Tuesday, August 23, 2011

ATHLETIC READERS

“Books are to be called for, and supplied, on the assumption that the process of reading is not a half sleep, but, in highest sense, an exercise, a gymnast’s struggle; that the reader is to do something for himself, must be on the alert, must himself or herself construct indeed the poem, argument, history, metaphysical essay – the text furnishing the hints, the clue, the start or framework. Not the book needs so much to be the complete thing, but the reader of the book does. That were to make a nation of supple and athletic minds, well-trained, intuitive …”
-- Walt Whitman, Democratic Vistas

Since I have long thought of literary reading as an arduous form of exercise, it was inspiring to come across this quote this morning as I prepare to start another year’s worth of strenuous “exercises” with my teenage students. I’m afraid that some of the students who will come to my class next week consider reading a novel to be a sort of “half sleep” process, as Whitman puts it – a way of escaping from all mental labor by drifting off on an entrancing story -- but the reading they will do in my class is more like ascending a sheer mountain than falling into a soothing sleep.

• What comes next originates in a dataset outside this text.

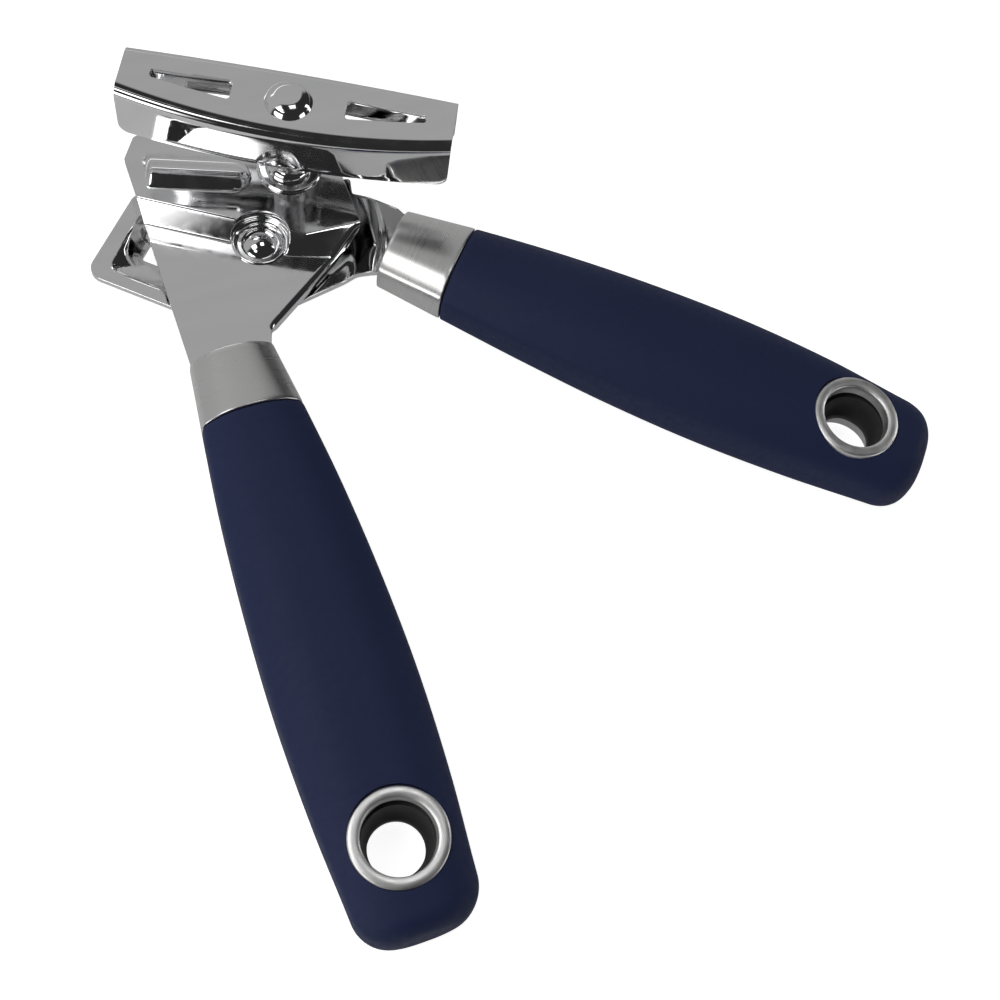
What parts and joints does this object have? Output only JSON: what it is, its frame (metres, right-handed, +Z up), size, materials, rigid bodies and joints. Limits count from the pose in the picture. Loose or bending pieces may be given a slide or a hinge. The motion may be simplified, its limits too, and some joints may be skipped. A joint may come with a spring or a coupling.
{
  "type": "manual can opener",
  "caption": "Hand can opener with two hinged levers, soft grips with hanging eyelets, a turning key, a feed wheel, a cutter wheel and a bottle opener.",
  "frame": {"origin": "on the table under the middle of the opener's box, with the levers open as stored", "axes": "+Z up from the table, the front lever's grip pointing along -Y from the pivot, the rear lever opened 48.6 degrees to its right towards +X"},
  "size_m": [0.1844, 0.2146, 0.0463],
  "materials": {
    "bright_chrome": "bright nickel-chrome plating on pressed steel, mirror-like with faint wipe marks",
    "satin_steel": "satin stainless steel with fine brushing round the sleeve",
    "plain_steel": "machined zinc-plated steel, semi-bright",
    "soft_navy_grip": "matte soft-touch moulding in dark navy",
    "black_nylon": "matte black moulded nylon",
    "dark_grey_liner": "matte dark grey moulding"
  },
  "bodies": {
    "front_lever": {"front_plate": "bright_chrome", "front_ferrule": "satin_steel", "front_core": "black_nylon", "front_grip": "soft_navy_grip", "front_ring_top": "satin_steel", "front_ring_bottom": "satin_steel", "front_hole_liner": "dark_grey_liner", "key_bushing": "bright_chrome", "pivot_rivet": "bright_chrome", "pivot_washer": "plain_steel", "pivot_burr_washer": "plain_steel"},
    "rear_lever": {"rear_plate": "bright_chrome", "rear_ferrule": "satin_steel", "rear_core": "black_nylon", "rear_grip": "soft_navy_grip", "rear_ring_top": "satin_steel", "rear_ring_bottom": "satin_steel", "rear_hole_liner": "dark_grey_liner", "cutter_stud": "plain_steel"},
    "drive": {"key_handle": "bright_chrome", "key_shaft": "plain_steel", "key_rivet_head": "bright_chrome", "drive_gear": "plain_steel", "feed_wheel": "plain_steel", "shaft_spring_washer": "plain_steel", "shaft_nut": "plain_steel"},
    "cutter": {"cutter_gear": "plain_steel", "cutter_wheel": "plain_steel"}
  },
  "joints": [
    {"name": "lever_pivot", "type": "hinge", "parent": "front_lever", "child": "rear_lever", "pos_m": [-0.05117, 0.06472, 0], "axis": [0, 0, 1], "range_deg": [-46.4, 8]},
    {"name": "key_turn", "type": "hinge", "parent": "front_lever", "child": "drive", "pos_m": [-0.03817, 0.08222, 0], "axis": [0, 0, 1], "continuous": true},
    {"name": "cutter_turn", "type": "hinge", "parent": "rear_lever", "child": "cutter", "pos_m": [-0.06348, 0.07344, 0], "axis": [0, 0, 1], "continuous": true}
  ]
}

In fact, I often use the mountain analogy, reminding the young readers that reaching the vistas at the summit of both great books and great mountains requires punishing work -- the kind of labor set aside only for earnest readers and climbers. They would expect to pay such dues on a mountain ascent, so why not on a climb through the chapters of a Dickens or Morrison novel? I sometimes remind the scholars that they should feel utterly exhausted after reading a chapter in A Tale of Two Cities, just as they should after a serious lacrosse practice. If they feel well rested after either form of exercise, they’re only pretending to be readers and athletes.